** Required work **
Tally the lines with the word "scene" and report the number alone.
┄┄┄┄┄┄┄┄┄┄
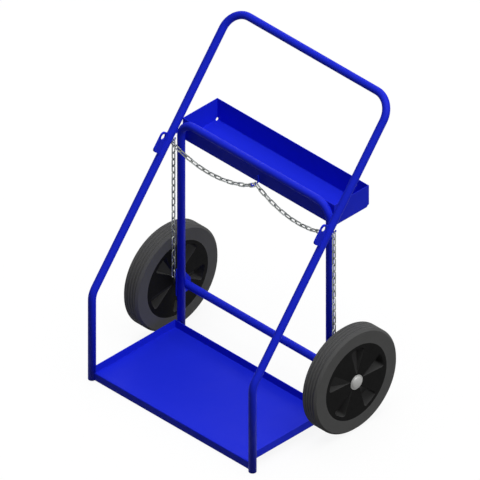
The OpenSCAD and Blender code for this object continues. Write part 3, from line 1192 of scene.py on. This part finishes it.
@dataclass
class Welds:
    """Weld beads at the joints of the frames, under the paint."""

    tubes: Tubework
    radius: float = 1.7
    deck_x: float = 331.65
    deck_rear_y: float = 42.3
    deck_z: Range = (25.3, 54.0)
    axle_z: float = 177.8
    lug_half: float = 3.0
    # Deck to the front leg and to the rear post, with ends from the deck's underside and from its top
    leg_behind: float = 2.5
    leg_ends: Range = (2.0, -1.0)
    post_inside: float = 5.2
    post_behind: float = 1.1
    post_ends: Range = (1.0, 0.0)
    # Lug plate to the arm, with ends up the arm
    lug_ends: Range = (477.5, 543.5)
    lug_sunk: float = 0.6
    lug_beside: float = 0.5
    # Arm to the rear frame in the tubes' valley: shares of their radius, and places from the crossing
    valley_behind: float = 0.72
    valley_inside: float = 0.82
    valley_places: tuple[float, ...] = (-22.0, -14.0, -6.0)
    # Axle plate to the post, with ends from the axle
    plate_outside: float = 0.6
    plate_behind: float = 6.5
    plate_ends: tuple[Range, ...] = ((-37.0, -13.0), (6.0, 30.0))

    def paths(self) -> list[Path]:
        """Lines of the beads.

        Returns:
            Points of each bead in millimetres.
        """
        t = self.tubes
        crossing = (t.post_y - t.leg_y) / math.sin(t.lean)
        lines: list[Path] = []
        for side in Side:
            for x, y, ends in (
                (self.deck_x, t.leg_y + self.leg_behind, self.leg_ends),
                (t.post_x - self.post_inside, self.deck_rear_y + self.post_behind, self.post_ends),
            ):
                lines.append([side.place(x, y, z + end) for z, end in zip(self.deck_z, ends)])
            forward, out = t.radius - self.lug_sunk, self.lug_half + self.lug_beside
            for face in (-1, 1):
                lines.append([t.arm_point(side, end, forward, face * out) for end in self.lug_ends])
            back, inside = -t.radius * self.valley_behind, -t.radius * self.valley_inside
            lines.append([t.arm_point(side, crossing + a, back, inside) for a in self.valley_places])
            x, y = self.deck_x + self.plate_outside, t.post_y + self.plate_behind
            lines += [[side.place(x, y, self.axle_z + end) for end in ends] for ends in self.plate_ends]
        return lines

    def build(self, paint: Material) -> list[Object]:
        """Makes all beads as one piece.

        Args:
            paint: Finish over the beads.

        Returns:
            The piece.
        """
        values = {"Radius": self.radius * MM, "Material": paint}
        piece = grow("weld_beads", path_mesh("weld_beads", self.paths()), bead_tree(), values)
        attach(piece, "frame")
        return [piece]


# Studio


@dataclass(frozen=True)
class Lamp:
    """A broad, soft light.

    towards is the direction from the cart to the light, strength is the brightness of a white surface
    that faces it, and size is the angle across it in degrees.
    """

    name: str
    towards: Point
    strength: float
    size: float
    shadow: bool = True

    def build(self) -> None:
        """Puts the light into the scene."""
        data = bpy.data.lights.new(self.name, "SUN")
        data.energy = self.strength * math.pi
        data.angle = math.radians(self.size)
        data.use_shadow = self.shadow
        light = placed(self.name, data)
        light.rotation_euler = (-Vector(self.towards)).to_track_quat("-Z", "Y").to_euler()


LAMPS: tuple[Lamp, ...] = (
    Lamp("overhead", towards=(0.05, 0.05, 1.0), strength=0.56, size=60.0),
    Lamp("front", towards=(0.7, 0.12, 0.7), strength=0.48, size=30.0, shadow=False),
    Lamp("back", towards=(-0.6, 0.8, 0.15), strength=0.22, size=60.0),
)


def seen(nodes: Nodes) -> NodeSocket:
    """Tells the rays that see a surface from those that light the object by it.

    Args:
        nodes: Nodes of a material or of the world.

    Returns:
        1 for a ray of the camera, of gloss or of glass, and 0 for any other.
    """
    rays = nodes.add("ShaderNodeLightPath").outputs
    largest = nodes.math("MAXIMUM", rays["Is Camera Ray"], rays["Is Glossy Ray"])
    return nodes.math("MAXIMUM", largest, rays["Is Transmission Ray"])


@dataclass
class Studio:
    """Camera, lights and floor.

    Frame and aim are in millimetres, and the other lengths are in metres.
    """

    frame_mm: float = 1456.3
    aim: Point = (0.0, -11.7, 541.8)
    elevation: float = 35.2644
    azimuth: float = 45.0
    distance: float = 6.0
    sky: float = 0.1
    floor_glow: float = 0.86
    floor_bounce: float = 0.1
    floor_half: float = 40.0
    floor_drop: float = 0.0003

    def build(self) -> None:
        """Sets up the whole studio."""
        bpy.context.scene.view_settings.view_transform = "Standard"
        self.add_camera()
        for lamp in LAMPS:
            lamp.build()
        self.add_sky()
        self.add_floor()

    def add_camera(self) -> None:
        """Adds the camera, which looks down at the right front corner without perspective."""
        data = bpy.data.cameras.new("camera")
        data.type = "ORTHO"
        data.ortho_scale = self.frame_mm * MM
        camera = placed("camera", data)
        a, e = math.radians(self.azimuth), math.radians(self.elevation)
        back = Vector((math.sin(a) * math.cos(e), -math.cos(a) * math.cos(e), math.sin(e)))
        camera.location = Vector(self.aim) * MM + back * self.distance
        camera.rotation_euler = (-back).to_track_quat("-Z", "Y").to_euler()
        bpy.context.scene.camera = camera

    def add_sky(self) -> None:
        """Adds even soft light all round, which the camera and glossy metal see as white."""
        world = bpy.data.worlds.new("studio")
        world.use_nodes = True
        nodes = Nodes(world.node_tree)
        strength = nodes.add("ShaderNodeMapRange", Value=seen(nodes), To_Min=self.sky, To_Max=1.0)
        background = world.node_tree.nodes["Background"]
        nodes.feed(background.inputs["Color"], (1, 1, 1, 1))
        nodes.feed(background.inputs["Strength"], strength.outputs["Result"])
        bpy.context.scene.world = world

    def add_floor(self) -> None:
        """Adds a plain white floor that keeps a light shadow and can't be seen from below."""
        mesh = bpy.data.meshes.new("floor")
        half, z = self.floor_half, -self.floor_drop
        corners = [(-half, -half, z), (half, -half, z), (half, half, z), (-half, half, z)]
        mesh.from_pydata(corners, [], [(0, 1, 2, 3)])
        mesh.materials.append(self.floor_material())
        placed("floor", mesh)

    def floor_material(self) -> Material:
        """Makes the floor white to the eye with a light shadow, and a weak reflector for the object.

        Returns:
            The material.
        """
        floor = Shader("floor")
        glow = floor.add("ShaderNodeEmission", Strength=self.floor_glow).outputs[0]
        bright = floor.combine("ShaderNodeAddShader", self.diffuse(floor, 1.0 - self.floor_glow), glow)
        reflector = self.diffuse(floor, self.floor_bounce)
        by_ray = floor.combine("ShaderNodeMixShader", seen(floor), reflector, bright)
        below = floor.add("ShaderNodeNewGeometry").outputs["Backfacing"]
        clear = floor.combine("ShaderNodeBsdfTransparent")
        return floor.finish(floor.combine("ShaderNodeMixShader", below, by_ray, clear))

    @staticmethod
    def diffuse(shader: Shader, level: float) -> NodeSocket:
        """Grey diffuse shader that throws back a share of the light."""
        return shader.combine("ShaderNodeBsdfDiffuse", (level, level, level, 1))


def dress_nodes(materials: dict[Slot, Material]) -> None:
    """Gives every carried-over part the finish of its slot.

    Args:
        materials: Material of each slot.
    """
    for subpart in frame["record"]["subparts"]:
        node = frame["nodes"][subpart["node"]]
        node.data.materials.clear()
        node.data.materials.append(materials[Slot(subpart["material_slot"])])
        LOG.info("dressed %s in %s", node.name, subpart["material_slot"])


def main() -> None:
    """Dresses the cart and sets up the studio."""
    logging.basicConfig(level=logging.INFO, format="%(name)s: %(message)s")
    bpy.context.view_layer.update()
    Studio().build()
    materials = {slot: finish.build(slot.value) for slot, finish in FINISHES.items()}
    dress_nodes(materials)
    tubes = Tubework()
    pieces = tubes.build(materials[Slot.BLUE_PAINT])
    pieces += Welds(tubes).build(materials[Slot.BLUE_PAINT])
    pieces += Tyres().build(materials[Slot.TYRE_RUBBER])
    pieces += AxleCaps().build(materials[Slot.CAP_STEEL])
    pieces += Chains().build(materials[Slot.CHAIN_STEEL])
    for piece in pieces:
        LOG.info("made %s with %d faces", piece.name, len(piece.data.polygons))


if __name__ == "__main__":
    main()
┄┄┄┄┄┄┄┄┄┄
** Complete answer **
5